Intertwining and the Markov uniqueness problem on path spaces

In `Stochastic partial differential equations and application--VII', 89-95, Lect. Notes Pure Appl. Math., 245, Chapman & Hall/CRC, Boca Raton, FL, 2006 There are two open problem on the analysis of continuous paths on a Riemannian manifold, the Markov uniqueness and the independence of the closure of the differential operator $d$ on its initial domain. The operator $d$ acts naturally on $BC^1$ functions, one is concerned with its extensions to the $L^2$ spaces. With a suitable choice of an initial domain we denote by $D^{2,1}$ its closure under the graph norm. For the Wiener space, the domain of $d$ can be classified, as a consequence its extension is unique whether the initial domain is smooth cylindrical or in $BC^1$ etc. This has not shown to be the same when the measure is the probability distribution of any smooth elliptic diffusion. In an earlier paper, we have shown that the closure of $BC^\infty$ functions agree with that of smooth cylindrical functions, leaving an undesirable gap.

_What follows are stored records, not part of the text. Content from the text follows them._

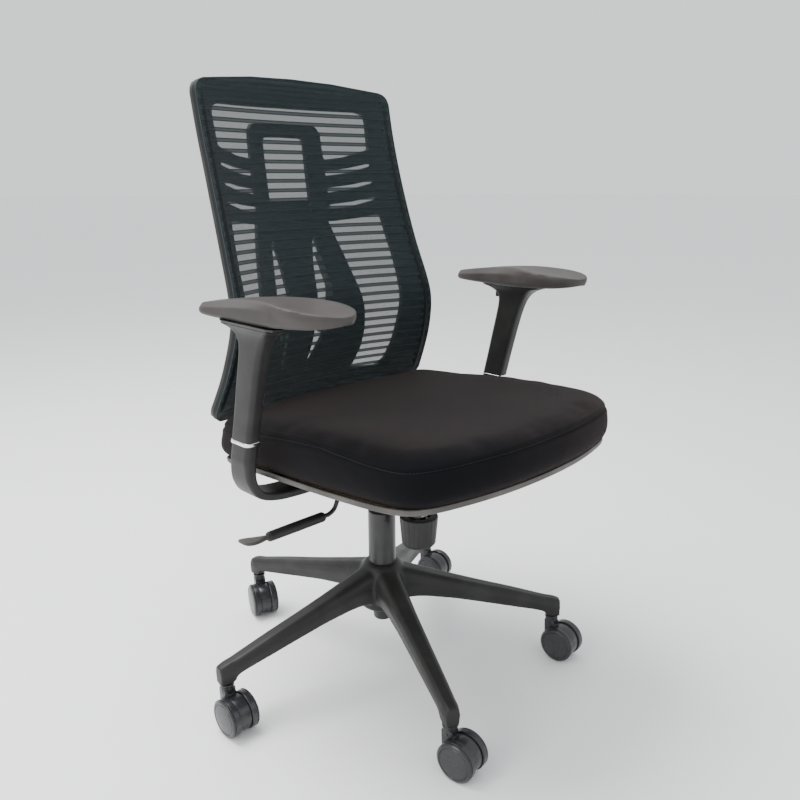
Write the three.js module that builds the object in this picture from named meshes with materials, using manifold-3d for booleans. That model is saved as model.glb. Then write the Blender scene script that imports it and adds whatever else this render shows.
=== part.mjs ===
// Swivel office chair with a mesh back, as an assembly of separate closed pieces.
// Millimetres, +Z up, the sitter faces -Y, floor at Z = 0. Pieces are drawn about the swivel column
// and the finished group is moved so that its footprint is centred on the origin.
import * as THREE from "three";
import { mergeVertices } from "three/addons/utils/BufferGeometryUtils.js";
import Module from "manifold-3d";

const wasm = await Module();
wasm.setup();

// ---- driving dimensions ---------------------------------------------------------------------
const GAP = 0.3; // clearance left between neighbouring pieces
const [FINE, COARSE] = [24, 12]; // sides of large and of small round pieces
const COLUMN = { x: 15, y: 18 }; // where the swivel axis stands in the finished frame
const BASE = { radius: 320, firstArm: 101.3, hubTop: 202, hubFloor: 112, armTop: 115, socket: 79 };
const CASTER = { wheel: 32, width: 14, band: 22, trail: 24, collar: 74, turn: [-20, 0, 8, 5, 12] };
const LIFT = { tube: 25, foot: 17, footZ: 84, taperZ: 150, tubeTop: 300, bore: 16.5, cylinder: 14, top: 352 };
const SEAT = { z: 404, tilt: 4, halfWidth: 250, front: -368, rear: 138, boardTop: 31, edge: 98, crown: 107 };
const TILT = { y: -40, z: 376, radius: 6, halfLength: 70 };
const KNOB = { y: -94, floor: 261, top: 318, radius: 33, taper: 4 };
const LEVER = { wire: 4, sleeve: 7, z: 328, sleeveIn: -128, sleeveOut: -247, tip: -298 };
const ARM = { x: 290, ringZ: 500, rake: 0.25, depth: 46, thick: 24, padZ: 681 };
const BACK = { bottom: 478, top: 1028, crown: 14, plate: 9, rim: 14, mesh: 1.5 };

// Side edge of the back rest, read upwards: height, how far back it stands, half its width.
const SIDE = [
  [478, 152, 243], [546, 119, 234], [593, 101, 229], [644, 90, 223], [686, 95, 219],
  [770, 125, 212], [866, 155, 208], [952, 178, 207], [1028, 193, 207], [1050, 198, 207],
];

// ---- geometry helpers -----------------------------------------------------------------------
const v3 = (x, y, z) => new THREE.Vector3(x, y, z);
const rad = THREE.MathUtils.degToRad;
const lerp = THREE.MathUtils.lerp;

// Straight-line reading of a table whose first column rises.
function table(rows, at, column) {
  let i = 1;
  while (i < rows.length - 1 && rows[i][0] < at) i++;
  const [a, b] = [rows[i - 1], rows[i]];
  return lerp(a[column], b[column], (at - a[0]) / (b[0] - a[0]));
}

// The same reading through a smooth curve, so that neighbouring bands meet without a crease.
function smooth(rows, column) {
  const curve = new THREE.SplineCurve(rows.map((r) => new THREE.Vector2(r[0], r[column])));
  const points = curve.getPoints(200).map((p) => [p.x, p.y]);
  return (at) => table(points, at, 1);
}

// three.js geometry to manifold-3d solid, turned the right way out.
function solid(geometry) {
  const plain = new THREE.BufferGeometry();
  const source = geometry.index ? geometry.toNonIndexed() : geometry;
  plain.setAttribute("position", source.getAttribute("position"));
  const merged = mergeVertices(plain, 1e-3);
  const triVerts = new Uint32Array(merged.index.array);
  const build = () =>
    new wasm.Manifold(
      new wasm.Mesh({ numProp: 3, vertProperties: merged.attributes.position.array, triVerts }),
    );
  let made = build();
  if (made.volume() < 0) {
    for (let i = 0; i < triVerts.length; i += 3)
      [triVerts[i + 1], triVerts[i + 2]] = [triVerts[i + 2], triVerts[i + 1]];
    made = build();
  }
  return made;
}

function geometryOf(manifold) {
  const mesh = manifold.getMesh();
  const geometry = new THREE.BufferGeometry();
  geometry.setAttribute("position", new THREE.BufferAttribute(mesh.vertProperties, 3));
  geometry.setIndex(new THREE.BufferAttribute(mesh.triVerts, 1));
  return geometry;
}

const cut = (body, ...tools) => tools.reduce((a, b) => a.subtract(b), body);
const join = (...bodies) => bodies.reduce((a, b) => a.add(b));

// Turned solid about +Z from [radius, height] corners.
function turned(corners, segments = FINE) {
  const points = corners.map(([r, z]) => new THREE.Vector2(r, z));
  const [first, last] = [points[0], points.at(-1)];
  if (first.x > 0 || last.x > 0) points.push(first.clone());
  return solid(new THREE.LatheGeometry(points, segments).rotateX(Math.PI / 2));
}

const rod = (radius, z0, z1, segments = COARSE) =>
  turned([[0, z0], [radius, z0], [radius, z1], [0, z1]], segments);

const box = (x0, x1, y0, y1, z0, z1) =>
  solid(new THREE.BoxGeometry(x1 - x0, y1 - y0, z1 - z0)
    .translate((x0 + x1) / 2, (y0 + y1) / 2, (z0 + z1) / 2));

// Closed solid through a list of rings that all have the same number of corners.
function loft(rings) {
  const n = rings[0].length;
  const corners = [];
  const triangle = (a, b, c) => corners.push(a.x, a.y, a.z, b.x, b.y, b.z, c.x, c.y, c.z);
  for (let k = 1; k < rings.length; k++)
    for (let i = 0; i < n; i++) {
      const [a, b] = [rings[k - 1][i], rings[k - 1][(i + 1) % n]];
      const [c, d] = [rings[k][i], rings[k][(i + 1) % n]];
      triangle(a, b, d);
      triangle(a, d, c);
    }
  for (const [ring, flip] of [[rings[0], true], [rings.at(-1), false]]) {
    const centre = ring.reduce((s, p) => s.add(p), v3(0, 0, 0)).divideScalar(n);
    for (let i = 0; i < n; i++) {
      const [a, b] = [ring[i], ring[(i + 1) % n]];
      flip ? triangle(centre, b, a) : triangle(centre, a, b);
    }
  }
  const geometry = new THREE.BufferGeometry();
  geometry.setAttribute("position", new THREE.Float32BufferAttribute(corners, 3));
  return solid(geometry);
}

// Corners of a rounded rectangle, w along the first axis and h along the second.
function roundedCorners(w, h, r, steps = 2) {
  const out = [];
  for (const [sx, sy, start] of [[1, 1, 0], [-1, 1, 90], [-1, -1, 180], [1, -1, 270]])
    for (let i = 0; i <= steps; i++) {
      const a = rad(start + (90 * i) / steps);
      out.push([sx * (w / 2 - r) + r * Math.cos(a), sy * (h / 2 - r) + r * Math.sin(a)]);
    }
  return out;
}

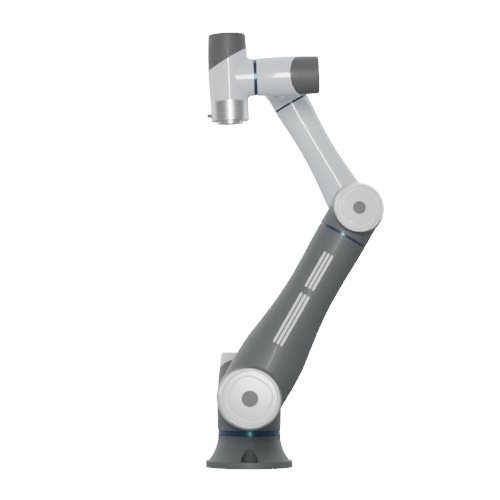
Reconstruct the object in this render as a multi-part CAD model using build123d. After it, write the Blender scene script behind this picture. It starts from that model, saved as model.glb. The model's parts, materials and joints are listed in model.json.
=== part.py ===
from build123d import *
from dataclasses import dataclass
from math import cos, radians, sin
import os

# Six-axis collaborative robot arm with a reach of 1000 mm and a payload of about 16 kg.
#
# The origin is the centre of the base's underside. +Z is up, along joint 1's axis. The upper arm
# stands on the -Y side of the base, and leans towards +X. Every length is in millimetres.
#
# Each joint is a drive module: a barrel-shaped casing with a motor and a strain wave gear in it. One
# end, the foot, turns on the neighbouring link, with a coloured seal ring over the gap. The other end
# is closed by a cap on a slanted joint line. A port on the casing's side leads to the rest of its link.

# ---- Links and pose
SHOULDER_HEIGHT = 176.5  # underside to joint 2's axis
UPPER_ARM = 512.0  # joint 2 to joint 3
FOREARM = 363.0  # joint 3 to joint 4
WRIST = 125.0  # joint 4 to joint 6; the three add up to the reach
TOOL = 108.4  # joint 5 to the tool flange's face
ARM_PLANE = -186.0  # Y of the upper arm's axis
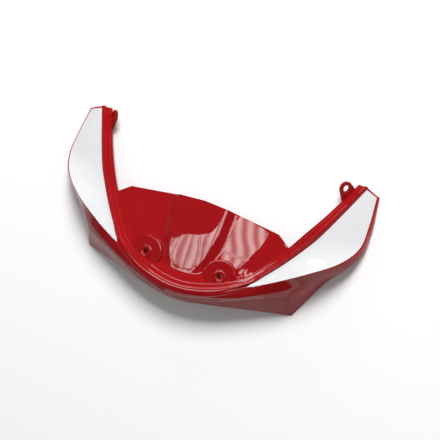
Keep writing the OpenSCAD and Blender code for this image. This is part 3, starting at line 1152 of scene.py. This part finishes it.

The Markov uniqueness is essentially concerned with the problem whether there exists a unique Markov process on the path space whose Markov generator agrees with the infinite-dimensional Laplacian on $C^\infty$ cylindrical functions. Here we reduce Markov uniqueness to whether the pull back of $D^{2,1}$ by the ito map is $ D^{2,1}$ (i.e. a surjection). We also propose a possible approach for tackle this problem.